There are hardly any foreigners in Switzerland, though some Swiss hotel-keepers have been advertising both in England and Germany: in England that the German managers and waiters had been removed; in Germany that no English guests would be received in their hotels.
However, business was very slack, and everybody seemed very pessimistic about the coming summer season.
Though the sentence, "Politically we have nothing to get and nothing to lose," is often repeated, I met somebody who showed me that the great crisis has awakened hopes of national development even in this quiet, business-like little country.
At the Bubenberg, a large Berne café of world-wide fame, I met a Swiss ex-officer whose white hair saved him from the danger of the Landsturm service. In front of him, on the marble table, a large map of East Switzerland was wide open, and he was tracing a few mysterious lines on it with a blue pencil. When I asked him about it, he told me that the north frontier of Switzerland could never be safe unless it was a "natural" one.
"Our canton of Shaffausen," said he, "is completely isolated among German land. We want this little piece of territory between Ludnigshafen, on the Boden-see, and Bargen. We want also the Wutach frontier, from the spot where this river marks our frontier with Germany down to the Rhine."

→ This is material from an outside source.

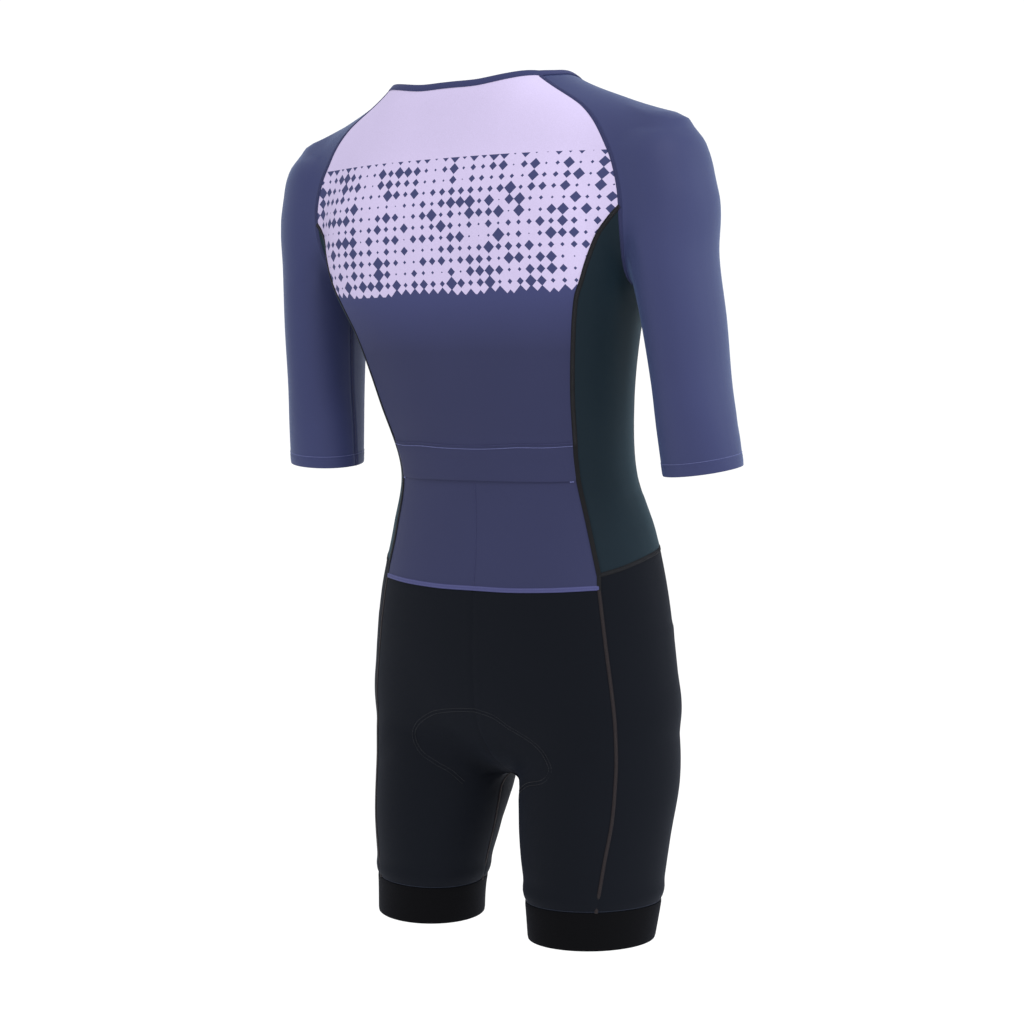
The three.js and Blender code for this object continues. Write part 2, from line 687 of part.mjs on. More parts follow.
place('back_upper', cloth(trimmed(backUpperGrid, 'tlr'), { lift: flapLift }), navy);
place('back_pocket', cloth(trimmed(backPocketGrid(), 'blr')), navy);
placePair('side', cloth(trimmed(sideGrid())), sideTeal);
placePair('front', cloth(trimmed(frontGrid())), navy);
placePair('sleeve', cloth(trimmed(sleeveGrid(), 'tlr')), sleeveNavy);
place('neck_binding', cloth(trimmed(bindingGrid(), 'blr'), {
  thickness: BINDING_WALL, lift: () => BINDING_LIFT,
}), navy);
place('zip_strip', cloth(trimmed(zipGrid(), 'tblr'), { thickness: ZIP_WALL }), blackBand);
placePair('shorts_back', cloth(trimmed(shortsBackGrid())), black);
placePair('shorts_front', cloth(trimmed(shortsFrontGrid())), black);
place('seat_pad', padGeometry(), foam);

// Slider and tab are drawn flat, with x across, y up along the zip and z out from it
const rectangle = (width, low, high) => [
  [-width / 2, low], [width / 2, low], [width / 2, high], [-width / 2, high],
].map(([x, y]) => new THREE.Vector2(x, y));
const solidOf = (geometry) => {
  const bare = geometry.clone();
  bare.deleteAttribute('normal');
  bare.deleteAttribute('uv');
  const merged = mergeVertices(bare, 1e-4);
  return new wasm.Manifold(new wasm.Mesh({
    numProp: 3,
    vertProperties: new Float32Array(merged.getAttribute('position').array),
    triVerts: new Uint32Array(merged.getIndex().array),
  }));
};
const geometryOf = (solid) => {
  const mesh = solid.getMesh();
  const geometry = new THREE.BufferGeometry();
  geometry.setAttribute('position', new THREE.BufferAttribute(mesh.vertProperties, 3));
  geometry.setIndex(new THREE.BufferAttribute(mesh.triVerts, 1));
  geometry.computeVertexNormals();
  return geometry;
};

function sliderGeometry() {
  const half = SLIDER.width / 2;
  const end = SLIDER.length / 2;
  const outline = new THREE.Shape([
    [-half, end - SLIDER.nose], [-half + SLIDER.shoulder, end],
    [half - SLIDER.shoulder, end], [half, end - SLIDER.nose],
    [half - SLIDER.waist, -end + SLIDER.foot], [half - SLIDER.nose, -end],
    [-half + SLIDER.nose, -end], [-half + SLIDER.waist, -end + SLIDER.foot],
  ].map(([x, y]) => new THREE.Vector2(x, y)));
  const plate = new THREE.ExtrudeGeometry(outline, { depth: SLIDER.thickness, bevelEnabled: false });
  const top = SLIDER.thickness;
  const reach = ARCH.length / 2;
  const open = ARCH.opening / 2;
  const inside = top + ARCH.clearHeight;
  const root = top - ARCH.rooted;
  const side = new THREE.Shape([
    [-reach, root], [-open, root], [-open, inside], [open, inside], [open, root],
    [reach, root], [reach, inside], [open, inside + ARCH.bar], [-open, inside + ARCH.bar], [-reach, inside],
  ].map(([y, z]) => new THREE.Vector2(y, z)));
  const arch = new THREE.ExtrudeGeometry(side, { depth: ARCH.width, bevelEnabled: false });
  arch.applyMatrix4(new THREE.Matrix4().set(
    0, 0, 1, -ARCH.width / 2, 1, 0, 0, 0, 0, 1, 0, 0, 0, 0, 0, 1));
  return geometryOf(solidOf(plate).add(solidOf(arch)));
}

// The tab's own origin is on the hinge, the middle of its cross bar
function tabGeometry() {
  const low = -TAB.length;
  const half = TAB.width / 2;
  const outline = new THREE.Shape([
    [-half, low + TAB.tip], [-half + TAB.corner, low], [half - TAB.corner, low],
    [half, low + TAB.tip], [half - TAB.taper, TAB.bar / 2], [-half + TAB.taper, TAB.bar / 2],
  ].map(([x, y]) => new THREE.Vector2(x, y)));
  outline.holes.push(new THREE.Path(rectangle(TAB.windowWidth, -TAB.windowEnd, -TAB.bar / 2).reverse()));
  return new THREE.ExtrudeGeometry(outline, { depth: TAB.thickness, bevelEnabled: false })
    .translate(0, 0, -TAB.thickness / 2);
}

// They sit on the zip's first cell below the neck
const zipDown = unit(sub(frontEdge[1], frontEdge[0]));
const zipOut = unit(cross(zipDown, [1, 0, 0]));
const cellMiddle = mix(frontEdge[0], frontEdge[1], 0.5);
const zipFrame = new THREE.Group();
zipFrame.position.set(0, cellMiddle[1] + zipOut[1] * SEAM_GAP, cellMiddle[2] + zipOut[2] * SEAM_GAP);
zipFrame.rotation.x = Math.atan2(-zipOut[1], zipOut[2]);
suit.add(zipFrame);

const gripper = (() => {
  const grid = gripperGrid();
  const pulled = [grid[0].map((p, i) => add(p, unit(sub(grid[1][i], p)), SEAM_GAP / 2)), grid[1]];
  const outer = offset(pulled, GRIPPER_LIFT);
  const inner = offset(pulled, GRIPPER_LIFT - GRIPPER_WALL);
  return wallBetween(outer, inner, true);
})();
placePair('leg_gripper', gripper, blackBand);

const slider = new THREE.Mesh(sliderGeometry(), hardware);
slider.name = 'zip_slider';
zipFrame.add(slider);
const tab = new THREE.Mesh(tabGeometry(), hardware);
tab.name = 'zip_pull';
tab.position.z = SLIDER.thickness + ARCH.clearHeight / 2;
zipFrame.add(tab);

export default suit;
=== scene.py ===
"""A short-sleeved triathlon suit in its worn shape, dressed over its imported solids.

Every cloth piece is a grid of points on one body form. The form is the least of a torso, two
arms, two legs and two shoulder bars, softly blended, and it is the form of the solids. Points
and sizes are worked out in millimetres and leave in metres.
"""

import bpy
import numpy as np
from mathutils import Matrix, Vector


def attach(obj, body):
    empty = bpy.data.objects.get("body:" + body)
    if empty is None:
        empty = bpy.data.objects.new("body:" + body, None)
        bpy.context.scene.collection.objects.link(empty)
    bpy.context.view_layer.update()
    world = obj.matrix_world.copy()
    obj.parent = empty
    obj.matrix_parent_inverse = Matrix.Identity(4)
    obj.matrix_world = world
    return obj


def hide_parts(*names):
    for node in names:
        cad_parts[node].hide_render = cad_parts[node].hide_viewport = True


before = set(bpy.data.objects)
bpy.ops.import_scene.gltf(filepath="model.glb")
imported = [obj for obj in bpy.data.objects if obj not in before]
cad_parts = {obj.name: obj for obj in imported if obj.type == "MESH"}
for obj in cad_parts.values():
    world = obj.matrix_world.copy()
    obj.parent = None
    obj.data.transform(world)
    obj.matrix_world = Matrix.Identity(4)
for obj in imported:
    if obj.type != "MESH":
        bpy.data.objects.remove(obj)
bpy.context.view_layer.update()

MM = 0.001
BODY = "suit"

# Cloth
WALL = 0.9
FLAP_LIFT = 1.9
FLAP_TOP_Z = -350
FLAP_FULL_Z = -372
FLAP_EDGE_EASE = 9
HEM_Z = -860
CUFF_Z = -384
ZIP_HALF = 4.5

# The form's tables, read at any height
TORSO = np.array([
    # z, middle y, half width, back, front, back squareness, front squareness
    [30, 3, 84, 58, 42, 2.0, 2.0],
    [0, 2, 85, 68, 52, 2.9, 2.0],
    [-20, 0, 105, 77, 60, 2.6, 2.0],
    [-45, -5, 147, 84, 70, 2.3, 2.0],
    [-80, -10, 166, 91, 84, 2.7, 2.1],
    [-130, -10, 176, 100, 104, 3.6, 2.1],
    [-190, -9, 169, 98, 114, 4.1, 2.1],
    [-250, -14, 152, 96, 110, 2.8, 2.1],
    [-320, -28, 138, 87, 102, 2.5, 2.1],
    [-390, -49, 130, 80, 97, 2.4, 2.1],
    [-450, -59, 147, 85, 102, 2.4, 2.1],
    [-520, -60, 163, 92, 105, 2.4, 2.1],
    [-590, -62, 170, 95, 104, 2.4, 2.1],
    [-640, -65, 168, 91, 97, 2.3, 2.1],
    [-674, -62, 134, 66, 72, 2.2, 2.1],
    [-692, -58, 80, 40, 44, 2.1, 2.0],
    [-703, -54, 24, 16, 16, 2.0, 2.0],
], float)
ARM = np.array([
    # z, x, y, wide, deep
    [-63, 203, 9, 8, 8],
    [-70, 204, 9, 19, 21],
    [-82, 203, 9, 29, 32],
    [-100, 205, 6, 36.5, 41.5],
    [-130, 209, 3, 44, 50],
    [-180, 210, 1, 40.5, 52.5],
    [-240, 217, -7, 37.5, 52],
    [-300, 222, -14, 35.5, 49],
    [-345, 226, -19, 38, 44],
    [-400, 231, -26, 40, 38],
], float)
LEG_TURN = np.radians(40)
LEG = np.array([
    # z, x, y, wide, deep
    [-560, 84, -68, 70, 66],
    [-640, 89, -67, 84, 80],
    [-700, 94, -60, 78, 83],
    [-760, 97, -46, 69, 78],
    [-825, 100, -38, 58, 70],
    [-875, 99, -34, 56, 63],
], float)
SHOULDER_FROM = np.array([72, 12, -41.0])
SHOULDER_TO = np.array([193, 3, -89.0])
SHOULDER_RADII = (44.5, 45)
SHOULDER_BLEND = 34
CHEST_BLEND = 36
ARMPIT_BLEND = 19
ARMPIT_Z = -190
ARMPIT_RUN = 50
CROTCH_BLEND = 12
HIP_BLEND = 22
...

"And what about your neutrality?" I asked him.
"Oh, the neutrality, mon ami, could not mean much in a general modification of the European map; and beside that, vous savez l'apetit vient en mangeant; and if everybody has a piece of Germany, why should we keep out of the feast?"
It will be just a hundred years next September since the Prussian Principality of Neuchatel became a Swiss canton. Well, after all, the old Swiss captain's idea would be a rather smart way of celebrating a centenary.